The Rural Doctors Association of Australia said that a lack of clear proposals for improving remote health — supposedly another priority — is a gaping omission. "Rural Australia is already suffering from a shortage of 17,000 health professionals", said the association's Dr Nola Mayfield on July 27.

"The crucial element missing from the report is any recommendation for substantial new initiatives to get more doctors and other healthcare professionals to the bush", she said.
Private healthcare in Australia is already considerably expensive. It is heavily subsidised by the government. The Doctors Reform Society said the changes proposed in the report would mean private healthcare would expand. Market-based competition instead of universal access will be encouraged.

Doctors Reform Society President Dr Tim Woodruff said the report had some "excellent ideas" but was still "ultimately about entrenching those vested interests, about a long term vision for health care as a commodity to be subject to competition and the market", according to the Crikey.com health blog Croakey.

The report also proposed a 0.75% rise in the Medicare levy to pay for a national dental scheme to cover basic dental services — Denticare.

Oral health is a critical part of overall health. Yet many Australians lack access to affordable dental health services. In 2006, the Australian Dental Journal estimated 35% of people do not have access to proper dental care. Eighty-five percent of dentists are private practitioners.

Woodruff welcomed the proposal to make dental care a universal entitlement. However, he pointed out: "The Denticare proposal is at odds with the Commission's comment that 'we want to translate universal entitlement into universal access'. Denticare will encourage dentists to stay in areas of relative affluence, supported by taxes.

"Those without teeth unfortunate enough to have limited mobility and live in poorer areas will remain toothless," said Woodruff.

"Denticare also guarantees that those who have the money for private insurance can get faster access. That's choice before equity. It should be the opposite."

The Denticare proposal would not provide genuine universal coverage. People would be able to "choose" between private dental care or the public system. The government would pay for about 85% of private dental services, leaving the patient to cover the shortfall.

Greens Senator Bob Brown criticised the Denticare plan on July 27 for its heavy reliance "on subsidised private health insurance. Getting good dental care should be like Medicare — available to all regardless of wealth or privilege."

On July 28, Rudd spoke at length about the "guiding principles" of the government's plan for healthcare. The emphasis, he said, was a system that "focused on people", is concerned with prevention, minimises waiting times and provides better access, quality and safety.

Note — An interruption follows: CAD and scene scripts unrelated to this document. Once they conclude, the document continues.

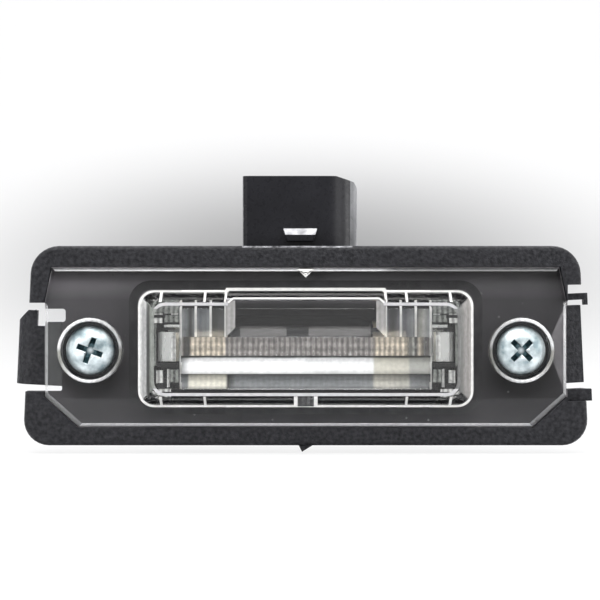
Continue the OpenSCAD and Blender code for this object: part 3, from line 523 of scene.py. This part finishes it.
def lens_zone(face):
    middle = face.calc_center_median() / MM
    across, out, up = abs(middle.x), -middle.y, middle.z
    facing = face.normal
    in_window = across < window_side and window_foot < up < window_top
    in_box = in_window and out > box_out
    wide = max(v.co.x for v in face.verts) - min(v.co.x for v in face.verts)
    deep = [-v.co.y / MM for v in face.verts]
    from_screw = [math.hypot(abs(v.co.x / MM) - screw_x, v.co.z / MM) for v in face.verts]
    # The counterbore round each screw gets painted shade.
    if max(from_screw) < well_r and min(deep) > well_out:
        return "well_shade"
    # Edges, gussets, ribs and the notch get painted highlights.
    if in_window and on_bead(deep, *outer_bead):
        return "painted_edge_highlight"
    # The inner rim gets a painted highlight, and painted reflection at the window's ends.
    if in_window and on_bead(deep, *inner_bead):
        return "painted_wall_light" if across > end_side and end_foot < up < end_top else "front_edge_highlight"
    at_gusset = any(abs(across - row) < gusset_half for row in gusset_rows)
    if in_box and at_gusset and wide < gusset_wide * MM and (up > gusset_top or up < gusset_foot):
        return "painted_edge_highlight"
    # The key's sides get painted highlights, and its face painted shade.
    if out > box_out and across < key_side and key_foot < up < key_top:
        return "painted_edge_highlight" if across > key_half else "key_face"
    at_rib = in_box and out < rib_out and any(abs(across - row) < rib_half for row in rib_rows)
    if at_rib and (up > bands_top or across > outer_ribs) and abs(facing.y) > 0.5:
        return "painted_edge_highlight"
    in_field = field_low < out < field_high and field_near < across < field_far and up > field_foot
    if in_field and abs(facing.y) > 0.995:
        return "rib_field"
    if abs(facing.y) > 0.995 and out > panel_out:
        return "clear_panel"
    if abs(facing.y) > 0.98:
        return "clear" if in_window else "plate_front"
    if across < notch_half and up > notch_foot:
        return "painted_edge_highlight"
    # The plate's top, bottom and side edges get painted highlights.
    if up > rim_top or up < rim_foot:
        return "clear" if facing.y > -0.1 else "plate_top_highlight" if up > 0 else "plate_edge_highlight"
    if across > rim_side or (across + abs(up) > rim_corner and up < 0):
        return "plate_side_highlight" if facing.y < -0.1 else "clear"
    # The window's end walls and inner walls get painted reflection.
    if across > end_side and abs(facing.x) > 0.7 and end_low < out < end_high:
        return "painted_wall_light"
    if wall_near < across < wall_far and out > wall_out and abs(facing.x) > 0.15:
        return "painted_wall_light"
    # The prism bands get the painted image of the bulb, with its highlights and shade.
    in_bands = across < bands_side and bands_low < out < bands_high and bands_foot < up < bands_top
    if in_bands and abs(facing.z) < 0.75:
        return "flute_band" if up > flutes_foot else "white_band" if up > white_foot else "low_band"
    return "clear"


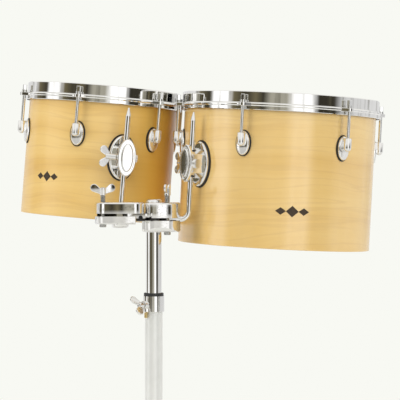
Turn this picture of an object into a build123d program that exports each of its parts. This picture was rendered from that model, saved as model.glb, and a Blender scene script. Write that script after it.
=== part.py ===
from build123d import *
import math
import os

# Double drum set: two single-headed maple concert drums on a height-adjustable tripod stand.
# Millimetres, +Z up, floor at Z = 0. Player's side is +Y, the audience side is -Y.

# ---------------------------------------------------------------- driving dimensions
SHIFT_X = -40.266               # moves the stand's tube axis so the origin is the footprint's centre
SHIFT_Y = -26.084

# drums: outer radius, shell length, centre of the shell's top plane, lean, first rod's angle, bracket angle
LARGE = dict(name="large", R=162.0, H=235.0, top=(215.1, 110.0, 876.0), lean=3.0, first=-84.5,
             bracket=-55.0, bz=-104.0, rod_top=-20.0)
SMALL = dict(name="small", R=127.5, H=207.0, top=(-86.0, 185.0, 894.0), lean=4.6, first=-76.0,
             bracket=18.5, bz=-101.0, rod_top=-18.0)

SHELL_T = 6.0               # shell wall
N_LUG = 6
ROD_OFF = 12.0              # tension rod circle outside the shell
ROD_R = 2.8                 # tension rod
HOOP_TOP = 17.0             # hoop's rim above the head
HOOP_BOTTOM = -13.0
EAR_R = 7.2
EAR_TOP = -2.0
EAR_BOTTOM = -7.5
LUG_Z = -67.0               # centre of a lug's plate below the shell's top
GASKET_A, GASKET_B = 13.2, 21.5
LUG_GASKET_T = 1.6
TOWER_R = 6.6
TOWER_H = 22.0

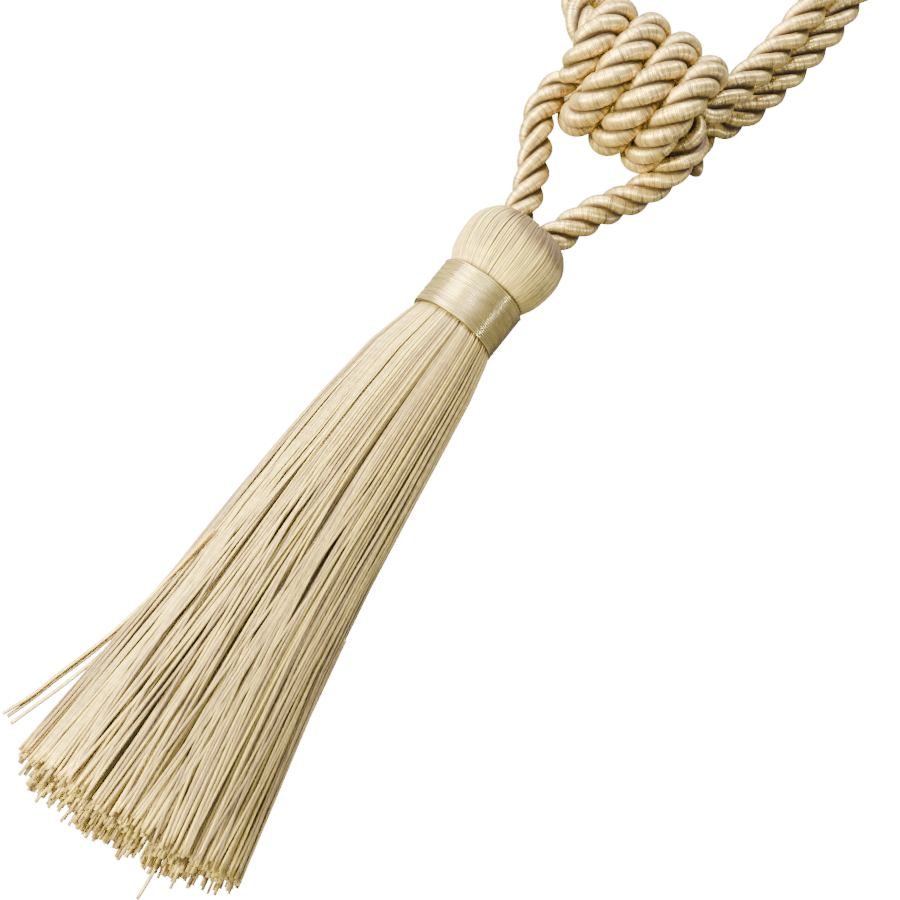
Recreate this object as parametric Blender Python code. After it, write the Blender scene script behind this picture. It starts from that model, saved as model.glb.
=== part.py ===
"""Curtain tieback with one large tassel.

A doubled three-ply rope ends in an open loop on each side. Four turns of the same rope are wound
round its middle as a barrel knot. A second rope passes through the knot, and both its ends go down
into the head of the tassel. Lengths in the tables are millimetres; the meshes are built in metres.
The part lies on the plane z = 0 and its origin is the bottom centre of tassel, band and knot.
"""

import math

import bmesh
import bpy
import numpy as np
from mathutils import Vector

MM = 0.001

# Frame origin, seen from the middle of the layout in which the tables are written.
ORIGIN = (-22.9, 4.4)

# Three-ply rope.
ROPE_RADIUS = 5.4
CORE_RADIUS = 4.2
EXIT_RADIUS = 4.7
ROPE_PITCH = 25.0
VALLEY_SHARE = 0.66
PLIES = 3
RING_STEP = 3.6
CORE_GAP = 0.42

# Tassel: N is where the skirt leaves the neck band.
NECK_POINT = (0.7, 36.8)
NECK_AXIS_HEIGHT = 16.3
HEAD_ANGLE = math.radians(51.7)
SKIRT_ANGLE = math.radians(57.85)
BAND_LENGTH = 17.0
BAND_INNER = 13.58
BAND_OUTER = 14.5
BAND_LIP = 14.1
BAND_SEGMENTS = 32
HEAD_SEGMENTS = 30

# Head profile from the skirt's root to the rope pit: distance up the head's axis, radius.
HEAD_PROFILE = (
    (1.5, 13.2),
    (17.3, 13.2),
    (18.0, 13.9),
    (22.0, 15.6),
    (27.0, 16.7),
    (32.0, 16.9),
    (36.0, 15.8),
    (38.8, 13.8),
    (39.9, 12.5),
    (39.3, 11.7),
    (32.8, 11.5),
)
ROOT_LEVEL = -1.0
ROOT_RADIUS = 13.3

# Skirt sections: distance from the band, half width, half height, sideways bend, flattening.
SKIRT_SECTIONS = (
    (0.0, 13.4, 13.4, 0.0, 0.0),
    (16.0, 17.7, 14.0, -1.4, 0.0),
    (36.0, 20.7, 14.6, -2.6, 0.4),
    (56.0, 22.8, 15.0, -3.3, 0.8),
    (80.0, 24.9, 15.4, -3.9, 1.0),
    (112.0, 28.0, 16.2, -4.0, 1.0),
    (178.0, 37.4, 19.0, -3.0, 1.0),
    (200.0, 41.0, 20.4, -2.2, 1.0),
)
STRAND_RINGS = 10
STRAND_STATIONS = (16.0, 56.0, 112.0)
STRAND_SHARE = 0.84
STRAND_LENGTH = 174.5
END_BULGE = 4.5
# The strands underneath end further out, most of all left of the middle.
UNDER_REACH = 5.5
UNDER_LEAN = 0.4
END_UNEVEN = 2.6
FLAT_FROM = -0.4
FLAT_KEEP = 0.4
FLAT_WIDEN = 0.5
# Stray strands: angle round the skirt, extra sideways reach at the end, extra length.
STRAYS = (
    (182.0, -11.5, -8.0),
    (171.0, -8.5, -6.0),
    (-76.0, 0.0, 8.0),
)

# Barrel knot.
KNOT_CENTRE = (57.6, 114.8)
KNOT_HEIGHT = 22.5
KNOT_ANGLE = math.radians(-32.0)
COIL_STEP = 11.25
WRAPS = 4
COIL_STEPS = 16
CORE_SPACING = 4.2
CORE_HALF = 14.5
CORE_LEFT_TURN = math.radians(215.0)
CORE_RIGHT_TURN = math.radians(142.0)

# The knot rope before its first whole turn: along the knot's axis, across it, height.
WRAP_START = (
    (-17.4, -9.8, 28.6),
    (-17.2, -7.6, 32.6),
)
# Distance of the coil's middle from the knot's axis, by the number of turns.
COIL_RADII = (
    (0.0, 14.8),
    (0.5, 17.2),
    (0.75, 17.8),
    (1.0, 17.3),
    (1.5, 17.2),
    (1.75, 17.8),
    (2.0, 17.3),
    (2.5, 17.2),
    (2.75, 17.0),
    (3.0, 17.3),
    (3.24, 15.7),
)
LAST_TURN = 3.24

# The tassel's rope outside the knot, from the pit in the head: x, y, height.
LEFT_LEG = (
    (16.9, 66.3, 16.3),
    (20.9, 71.7, 16.4),
    (24.3, 78.6, 16.4),
    (26.8, 87.0, 16.0),
    (28.2, 96.0, 15.4),
    (29.0, 104.2, 15.0),
    (31.0, 111.4, 15.0),
    (36.0, 117.2, 16.8),
)
RIGHT_LEG = (
    (25.8, 59.3, 16.3),
    (30.2, 64.6, 16.4),
    (37.1, 69.4, 16.6),
    (46.9, 75.5, 16.8),
    (57.0, 79.9, 17.2),
    (67.0, 85.05, 20.4),
    (71.9, 89.8, 24.2),
    (75.0, 95.0, 26.8),
    (75.0, 99.8, 27.6),
)

# Runs of the two tie loops between the knot and the doubled arms: x, y, height.
LEFT_ARM_OUT = (
    (43.8, 130.6, 23.0),
    (42.0, 136.8, 20.8),
    (42.2, 144.4, 17.2),
    (42.0, 153.0, 12.8),
)
LEFT_ARM_BACK = (
    (52.4, 152.0, 7.0),
    (51.8, 145.0, 6.2),
)
RIGHT_ARM_OUT = (
    (82.0, 106.6, 20.2),
    (88.2, 112.3, 19.8),
    (93.9, 118.4, 18.6),
    (100.2, 124.8, 16.6),
    (107.2, 132.4, 14.8),
    (114.2, 140.8, 13.8),
    (120.6, 149.6, 12.6),
    (126.0, 160.6, 9.6),
)
RIGHT_ARM_BACK = (
    (137.7, 157.6, 5.4),
    (131.6, 149.8, 5.4),
    (127.0, 143.4, 5.4),
    (121.0, 136.6, 5.4),
    (114.8, 129.8, 5.4),
    (107.8, 122.8, 5.4),
    (100.2, 115.6, 5.4),
    (92.2, 110.0, 5.4),
    (86.0, 108.2, 5.4),
    (82.2, 104.4, 5.4),
    (80.0, 99.2, 5.4),
    (77.6, 94.2, 5.4),
)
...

However, the report's key recommendations will not achieve any of these things. Health reform, in the eyes of the government, is code for neoliberal, market-inspired changes that increase the power and profits of private companies.

Health campaigner and policy advisor Fiona Armstrong summed up many of the problems with the report on Croakey on July 28.

"Not content with the current status quo of a two-tier system in hospital care, the commission has recommend[ed] we extend this to all health care and, in a highly risky first step towards managed care system, proposes a greatly increased role for the private sector and private health insurers," she said.

"This report should make the poor, the disadvantaged, the truly sick, and anyone with an sense of fairness very afraid for what lies ahead."

A better health outcome is not the goal here. If that were the case we would have seen proposals for a dramatic expansion of Medicare, the end of government subsidies to private health insurance and a health care system based on free, equal and timely access for all.